Ich nehme diese Sorgen der Bürgerinnen und Bürger sehr erst. Die Verunsicherung vieler Menschen ist immens. Verständlicherweise. Niemand kann derzeit vorhersagen, wann und wie der Krieg beendet werden könnte. Zugleich steht uns die kalte Jahreszeit erst noch bevor. Wenn die Energiepreise weiter so enorm steigen, werden auf die Privathaushalte beispiellos hohe Heizkosten zukommen. Auch die Wirtschaft wird massiven finanziellen Zusatzbelastungen ausgesetzt sein. Hinzu kommt, dass sich viele Lebensmittel in den zurückliegenden Monaten drastisch verteuert haben. Meine Botschaft an die Menschen ist, dass die Politik derzeit mit aller Kraft an Lösungen arbeitet, um Härten abzumildern. Viele Details zu einzelnen Maßnahmen sind noch in der Diskussion. Ich verstehe die Ungeduld bei etlichen Bürgerinnen und Bürgern angesichts der Dringlichkeit ihrer Lage; die Politik weiß, dass sie jetzt schnell und genau sein muss. Aber ich sage auch: Wir sind ein Land mit starker Wirtschaft und ein starker Sozialstaat. Wir haben in der Corona-Pandemie gesehen, dass der Staat viel Geld in die Hand genommen hat, um Verwerfungen bei Privathaushalten und in Unternehmen zu verhindern. Wir können darauf vertrauen, dass der Staat die Menschen auch in dieser Krise nicht im Stich lässt, sondern hilft. Auch die Bürgerinnen und Bürger können helfen, dass wir durch vernünftiges und verantwortliches Verhalten beim Energieverbrauch besser durch den Winter kommen.
Vielerorts gibt es Proteste gegen die verantwortliche Politik, die für die Preissteigerungen verantwortlich gemacht wird.
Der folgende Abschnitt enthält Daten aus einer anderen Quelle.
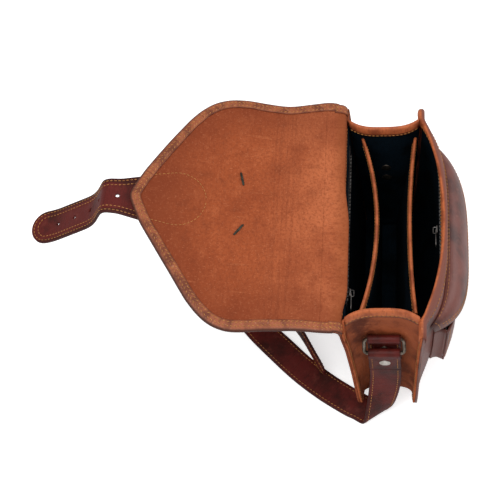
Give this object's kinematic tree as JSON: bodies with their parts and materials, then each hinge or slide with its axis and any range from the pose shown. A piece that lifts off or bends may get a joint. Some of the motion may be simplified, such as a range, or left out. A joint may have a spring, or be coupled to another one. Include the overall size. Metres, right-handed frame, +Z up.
{
  "type": "leather shoulder bag",
  "caption": "Leather shoulder bag with a pointed buckle flap, folded gussets, lined compartments with inner zips, a front pocket and an adjustable strap.",
  "frame": {"origin": "centre of the bag's flat bottom, where it stands", "axes": "+X across the bag to the right seen from its front, +Y towards its back, where the open flap lies, +Z up"},
  "size_m": [0.3143, 0.4655, 0.2478],
  "materials": {
    "outer_leather": "grained",
    "gusset_leather": "matt",
    "suede": "suede",
    "edge_leather": "matt",
    "strap_leather": "grained",
    "lining": "matt",
    "board": "matt",
    "zip_tape": "matt",
    "aged_metal": "aged",
    "rivet_metal": "worn"
  },
  "bodies": {
    "bag": {"back_divider": "lining", "back_divider_edge": "edge_leather", "back_lining": "lining", "back_panel": "outer_leather", "back_zip": "zip_tape", "base_board": "board", "bottom_lining": "lining", "bottom_panel": "outer_leather", "buckle_chape": "strap_leather", "buckle_keeper": "strap_leather", "buckle_rivet": "rivet_metal", "front_divider": "lining", "front_divider_edge": "edge_leather", "front_lining": "lining", "front_mouth_edge": "edge_leather", "front_panel": "outer_leather", "front_zip": "zip_tape", "left_gusset": "gusset_leather", "left_lining": "lining", "left_mouth_edge": "edge_leather", "left_ring_tab": "strap_leather", "left_strap_drop": "strap_leather", "left_strap_floor": "strap_leather", "left_tab_lower_rivet": "aged_metal", "left_tab_upper_rivet": "aged_metal", "pocket_front": "outer_leather", "pocket_gusset": "outer_leather", "right_gusset": "gusset_leather", "right_lining": "lining", "right_mouth_edge": "edge_leather", "right_ring_tab": "strap_leather", "right_strap_drop": "strap_leather", "right_strap_floor": "strap_leather", "right_tab_lower_rivet": "aged_metal", "right_tab_upper_rivet": "aged_metal", "strap_buckle_frame": "aged_metal", "strap_buckle_loop": "strap_leather", "strap_buckle_prong": "aged_metal"},
    "flap_back": {"flap_top": "suede", "flap_left_edge": "edge_leather", "flap_right_edge": "edge_leather", "left_flap_stud": "aged_metal", "right_flap_stud": "aged_metal"},
    "flap_point": {"flap_front": "suede", "flap_front_edge": "edge_leather", "closure_base": "strap_leather"},
    "closure_end": {"closure_strap": "strap_leather"},
    "pocket_lid": {"pocket_flap": "outer_leather"},
    "buckle": {"buckle_frame": "aged_metal"},
    "prong": {"buckle_prong": "aged_metal"},
    "back_slider": {"back_zip_slider": "aged_metal"},
    "back_pull": {"back_zip_pull": "aged_metal"},
    "front_slider": {"front_zip_slider": "aged_metal"},
    "front_pull": {"front_zip_pull": "aged_metal"},
    "left_ring_group": {"left_ring": "aged_metal", "left_strap_end": "strap_leather", "left_strap_rivet": "rivet_metal"},
    "right_ring_group": {"right_ring": "aged_metal", "right_strap_end": "strap_leather", "right_strap_rivet": "rivet_metal"}
  },
  "joints": [
    {"name": "flap_hinge", "type": "hinge", "parent": "bag", "child": "flap_back", "pos_m": [0, 0.0408, 0.2076], "axis": [1, 0, 0], "range_deg": [-26, 170]},
    {"name": "flap_fold", "type": "hinge", "parent": "flap_back", "child": "flap_point", "pos_m": [0, 0.15163, 0.22978], "axis": [1, 0, 0], "range_deg": [0, 68]},
    {"name": "closure_bend", "type": "hinge", "parent": "flap_point", "child": "closure_end", "pos_m": [0, 0.28476, 0.24645], "axis": [-1, 0, 0], "range_deg": [-99, 21]},
    {"name": "pocket_flap_hinge", "type": "hinge", "parent": "bag", "child": "pocket_lid", "pos_m": [0, -0.06372, 0.172], "axis": [1, 0, 0], "range_deg": [-100, 0]},
    {"name": "buckle_swing", "type": "hinge", "parent": "bag", "child": "buckle", "pos_m": [0, -0.04595, 0.02894], "axis": [1, 0, 0], "range_deg": [0, 100]},
    {"name": "prong_swing", "type": "hinge", "parent": "buckle", "child": "prong", "pos_m": [0, -0.04595, 0.02894], "axis": [-1, 0, 0], "range_deg": [-100, 0]},
    {"name": "back_zip_slide", "type": "slide", "parent": "bag", "child": "back_slider", "axis": [1, 0, 0], "range_m": [0, 0.156]},
    {"name": "back_pull_swing", "type": "hinge", "parent": "back_slider", "child": "back_pull", "pos_m": [-0.078, 0.03196, 0.182], "axis": [0, 0, 1], "range_deg": [0, 24]},
    {"name": "front_zip_slide", "type": "slide", "parent": "bag", "child": "front_slider", "axis": [1, 0, 0], "range_m": [-0.044, 0.06]},
    {"name": "front_pull_swing", "type": "hinge", "parent": "front_slider", "child": "front_pull", "pos_m": [-0.006, -0.05317, 0.182], "axis": [0, 0, 1], "range_deg": [-165, 0]},
    {"name": "left_ring_swing", "type": "hinge", "parent": "bag", "child": "left_ring_group", "pos_m": [-0.11385, 0, 0.15], "axis": [0, 1, 0], "range_deg": [0, 140], "deforming": ["left_strap_drop"]},
    {"name": "right_ring_swing", "type": "hinge", "parent": "bag", "child": "right_ring_group", "pos_m": [0.11385, 0, 0.15], "axis": [0, -1, 0], "range_deg": [0, 140], "deforming": ["right_strap_drop"]}
  ]
}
Manche berufen sich auf die Tradition der Friedlichen Revolution in der DDR. Wie bewerten Sie das?
Kontroversen, das Ringen um den richtigen Weg, auch der Protest gehören in der Demokratie dazu. Unser Grundgesetz garantiert die Freiheit der Meinung und Demonstrationsfreiheit und zieht die Grenzen sehr weit. Das Schüren von Hass auf Minderheiten, die Bekämpfung der Institutionen der Demokratie sind keine akzeptablen Mittel des Protests in einem Rechtsstaat. Das sollte allen klar sein, die sich an Demonstrationen beteiligen, die von zweifelhaften Gruppierungen befeuert oder gar organisiert werden. Dass sich einige von ihnen allen Ernstes auf die Friedliche Revolution von 1989 berufen, die ja zum Ziel hatte, ein Unrechtssystem abzuschaffen, und gleichzeitig großes Wohlwollen und Verständnis für Autokratie und Unterdrückung in Russland aufbringen, verhöhnt die unglaublich mutigen Menschen, die damals in der DDR auf die Straße gegangen sind. Es ist ein Missbrauch des Mauerfalls für antidemokratische Stimmungsmache, der ich nachdrücklich widerspreche.